The latest entry into the Kingdom Keepers proves a worthy read. As a high school librarian so I read A LOT of young adult literature and lead a successful student bookclub so I would like to think of myself as a bit of an expert in the field which makes this published book review all the more intimidating. I FEEL the PRESSURE, a librarian writing a Disney book review on a Disney site, to be read by thousands of die hard Disney fans. Here we go!
First, a brief introduction of the series for those not familiar with books. Kingdom Keepers, written by Ridley Pearson, centers around five middle school aged (when the series began) children who were picked as models for Disney’s hologram tour guides, or DHIs as they are known in the books. The children soon learn they have the power to enter the parks after hours as their DHI, but this power is no accident since they have received this gift from the Imagineers to help protect the park from a group of Disney Villains known as the Overtakers led by Maleficent. These fab five become known simply as The Keepers
You can get a list of the main characters here: Characters
The series, through five books now, has experienced mixed reviews with readers agreeing the second and fourth books being the best of the series, while the third book proves excruciating to finish. Author Ridley Pearson obviously found difficulty at times plotting the books to give proper attention to The Parks, to character development, while including all the action young adult readers desire, hence the ups and downs of the series. As a librarian, I find the Kingdom Keepers a niche series without much crossover to non-Disney fans no matter how much I put them on display or talk them up. This disheartens me because it is an admirable action series I know students would enjoy!
Now, onto the review of Shell Game.
In Ridley Pearson’s Shell Game, we find our Keepers entering high school and the series attempts to grow with them. We will see our heros begin to experience some teen love amongst themselves, yes parents, we have some kissing and even a hand in a shirt, (on the tummy — this is Disney after all). Usual problems that teens face abound in the book and I will discuss this more in depth later in the review. Settings for this installment (each book usually features a Disney Park) include a short visit to Typhoon Lagoon and then onto The Disney Dream cruise ship and Castaway Cay island.
My brief summary of the plot will not give away any major spoilers, so, please, read on.
An all important Disney World maintenance base controlling all four parks is under attack from the Overtakers and a stolen journal of Walt Disney’s looks to help them succeed in their mission. Readers are soon treated to an amazing battle at Typhoon Lagoon where an unexpected hero makes an appearance but, unfortunately, The Keepers lose one of their biggest allies. Disney Cruise Liner, The Dream, serves as the setting for the rest of the story as our Keepers travel as honored guests on the maiden voyage cruise ship also destined as first to navigate through the Panama Canal. While on the ship The Keepers experiement with DHI 2.0 and this cruise gives them their first experience of using DHI outside of The Parks. A majority of the cruise involves our heroes trying to retrieve the stolen journal, to discover The Overtaker’s secrets, and barely to escape with their lives during various action sequences. Along the way we meet some new characters, good and bad alike, and maybe, serious troubles of the heart for Finn (our group’s leader), in the name of Story Ming.
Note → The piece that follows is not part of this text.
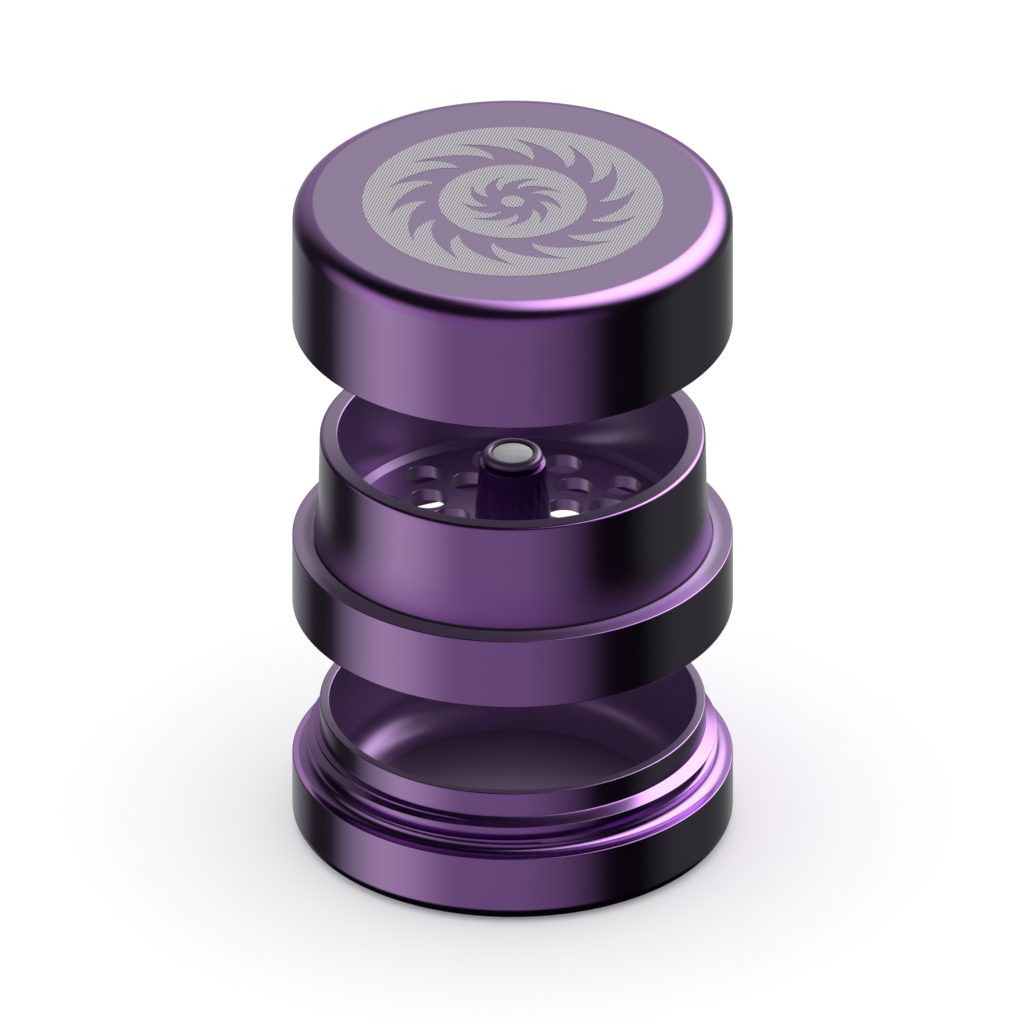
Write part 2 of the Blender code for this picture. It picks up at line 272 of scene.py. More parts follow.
def turned_coordinate(tree, place):
    """(radius, height) of a point, so noise on it makes rings round the axis."""
    parts = tree.add("ShaderNodeSeparateXYZ")
    tree.join(place, parts.inputs[0])
    across = tree.math("POWER", parts.outputs["X"], 2.0)
    along = tree.math("POWER", parts.outputs["Y"], 2.0)
    radius = tree.math("SQRT", tree.math("ADD", across, along))
    joined = tree.add("ShaderNodeCombineXYZ")
    tree.join(radius, joined.inputs["X"])
    tree.join(parts.outputs["Z"], joined.inputs["Z"])
    return joined.outputs[0]


# ---------------------------------------------------------------- materials

# Noise scales, in features per metre
RING_SCALE = 5200.0
GRAIN_SCALE = 9000.0
MOTTLE_SCALE = 110.0

# Hatch of the etched field: direction in degrees and pitch in millimetres
HATCH = ((15.2, 0.40), (-32.0, 0.52))
HATCH_SCALE = 0.31416    # a band texture's scale for bands one unit apart


def anodised(name, colour, dull, roughness, ring_depth, grain_depth, metallic=1.0, matte_foot=None):
    """Anodised aluminium: dye colour with slight mottling, turning rings and fine grain.

    matte_foot gives two heights in millimetres: the finish grows matte from the upper one
    down to the lower one.
    """
    made, tree, shader = new_material(name)
    place = object_place(tree)
    rings = noise(tree, turned_coordinate(tree, place), RING_SCALE, 3.0, 0.65)
    grain = noise(tree, place, GRAIN_SCALE, 2.0, 0.6)
    mottle = noise(tree, place, MOTTLE_SCALE, 4.0, 0.6)
    tree.join(tree.mix(tree.smooth(mottle, 0.35, 0.65, 0.0, 0.22), colour, dull),
              shader.inputs["Base Color"])
    shader.inputs["Metallic"].default_value = metallic
    rough = tree.math("ADD", tree.math("MULTIPLY", rings, 0.07), roughness - 0.05)
    rough = tree.math("ADD", rough, tree.math("MULTIPLY", mottle, 0.05))
    if matte_foot:
        parts = tree.add("ShaderNodeSeparateXYZ")
        tree.join(place, parts.inputs[0])
        low, high = (height * MM for height in matte_foot)
        extra = tree.smooth(parts.outputs["Z"], high, low, 0.0, FOOT_MATTE)
        rough = tree.math("ADD", rough, extra)
    tree.join(rough, shader.inputs["Roughness"])
    height = tree.math("ADD", tree.math("MULTIPLY", rings, ring_depth),
                       tree.math("MULTIPLY", grain, grain_depth))
    bump(tree, shader, height, MM)
    return made


def etched():
    """Laser-etched field: pale bare metal crossed by two sets of fine hatch lines."""
    made, tree, shader = new_material("etched_hatch")
    place = object_place(tree)
    lines = []
    for angle, pitch in HATCH:
        turn = tree.add("ShaderNodeMapping")
        turn.inputs["Rotation"].default_value = (0.0, 0.0, math.radians(angle))
        tree.join(place, turn.inputs["Vector"])
        wave = tree.add("ShaderNodeTexWave", wave_type="BANDS", bands_direction="X")
        wave.inputs["Scale"].default_value = HATCH_SCALE / (pitch * MM)
        tree.join(turn.outputs[0], wave.inputs["Vector"])
        lines.append(wave.outputs["Fac"])
    fainter = tree.math("MULTIPLY", lines[1], 0.55)
    hatch = tree.math("MULTIPLY", tree.math("ADD", lines[0], fainter), 0.65)
    speck = noise(tree, place, RING_SCALE, 2.0, 0.6)
    tone = tree.math("ADD", tree.math("MULTIPLY", hatch, 0.75), tree.math("MULTIPLY", speck, 0.25))
    tree.join(tree.ramp(tone, ((0.15, (0.21, 0.18, 0.23)), (0.8, (0.57, 0.55, 0.585)))),
              shader.inputs["Base Color"])
    shader.inputs["Metallic"].default_value = 1.0
    tree.join(tree.smooth(tone, 0.1, 0.8, 0.62, 0.5), shader.inputs["Roughness"])
    bump(tree, shader, tone, 0.012 * MM)
    return made


def plain_metal(name, colour, roughness, ring_scale, depth, metallic=1.0):
    """Bare or plated metal with faint lathe rings."""
    made, tree, shader = new_material(name)
    place = object_place(tree)
    rings = noise(tree, turned_coordinate(tree, place), ring_scale, 3.0, 0.6)
    smear = noise(tree, place, 420.0, 4.0, 0.6)
    tree.join(tree.mix(tree.smooth(smear, 0.4, 0.7), colour, scaled(colour, 0.86)),
              shader.inputs["Base Color"])
    shader.inputs["Metallic"].default_value = metallic
    tree.join(tree.math("ADD", tree.math("MULTIPLY", smear, 0.12), roughness - 0.06),
              shader.inputs["Roughness"])
    bump(tree, shader, rings, depth * MM)
    return made


def polymer(name, colour, roughness):
    """Moulded ring: near-black, faint mottling and a fine moulded grain."""
    made, tree, shader = new_material(name)
    place = object_place(tree)
    grain = noise(tree, place, 4200.0, 3.0, 0.6)
    tree.join(tree.mix(grain, colour, scaled(colour, 1.8)), shader.inputs["Base Color"])
    tree.join(tree.math("ADD", tree.math("MULTIPLY", grain, 0.15), roughness - 0.07),
              shader.inputs["Roughness"])
    bump(tree, shader, grain, 0.01 * MM)
    return made


def floor_finish():
    """Plain pale floor with a trace of unevenness."""
    made, tree, shader = new_material("studio_floor")
    patch = noise(tree, object_place(tree), 3.0, 2.0, 0.5)
    tree.join(tree.ramp(patch, ((0.3, 0.92), (0.7, 0.94))), shader.inputs["Base Color"])
    shader.inputs["Roughness"].default_value = 0.9
    shader.inputs["Specular IOR Level"].default_value = 0.0
    shader.inputs["Emission Color"].default_value = (1.0, 1.0, 1.0, 1.0)
    shader.inputs["Emission Strength"].default_value = 0.12
    return made


PURPLE = (0.43, 0.215, 0.56, 1.0)
PURPLE_DULL = (0.39, 0.20, 0.50, 1.0)
BLASTED = (0.265, 0.190, 0.315, 1.0)
BLASTED_DULL = (0.245, 0.175, 0.295, 1.0)
INSIDE = (0.42, 0.255, 0.52, 1.0)
INSIDE_DULL = (0.38, 0.235, 0.465, 1.0)
POST_DYE = (0.22, 0.105, 0.31, 1.0)
POST_DULL = (0.20, 0.095, 0.28, 1.0)
FOOT_MATTE = 0.22         # roughness that the cup wall gains towards its foot
MATTE_FROM, MATTE_TO = 19.0, 12.0   # heights in the chamber where that begins and ends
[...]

Now let’s look at some of my problems with the book. If you find your life a little short of teen angst then this book will fill your need. Every page seems to have Finn worrying over his leadership role, his love life, various jealousies, and retirement (read the book). Definitely not one of Pearson’s strengths, he doesn’t write these worries in a seamless manner, instead we are constantly beat over the head with Finn’s insecurities. We also do not find a lot of character development; our characters, besides growing older and more romantic, do not find much individual growth. I read one review calling this volume a “bridge book.” When you read my discussion of enjoying the novel’s action you might think I am about to contradict myself, but the action sequences go on far too long. At times, I find myself saying aloud, “Look, Maybeck, you are fast, just run away already!” All too often, I got the feeling the author extended the action to reach a certain number of pages.
On to the good stuff! This installment gives you a roller coaster of a ride with the best action of the series (I told you I might sound contradictory). Pearson has steadily grown into making the action with the characters more believable and fun. You begin to sense that Pearson looked forward to the Keepers growing up so that he could do more with them in action and plot, and he certainly did! Now, if characters could only get more personality development we will be set! Speaking of character development, we also don’t receive much background for any of our new characters, but this pays off with at least one, Story Ming; her mysteriousness adds so much to the story. We will want to know more about this young lady! I personally enjoyed the new setting as I have not yet sailed on a Disney Cruise, so the novel opened up a whole new Disney world.
All in all, I rate this one of the better additions, but not the best, to the series and I look forward to the next installment. A lack of overall advances in the story arc are easily amended with the fun action and intriguing circumstances.
One little warning: if you don’t like cliffhangers, and I mean a scream-in-anguish-at-having-to-wait cliffhanger, then you should stall until the next installment releases before reading Shell Game. Book six: Dark Passage will release April 2013.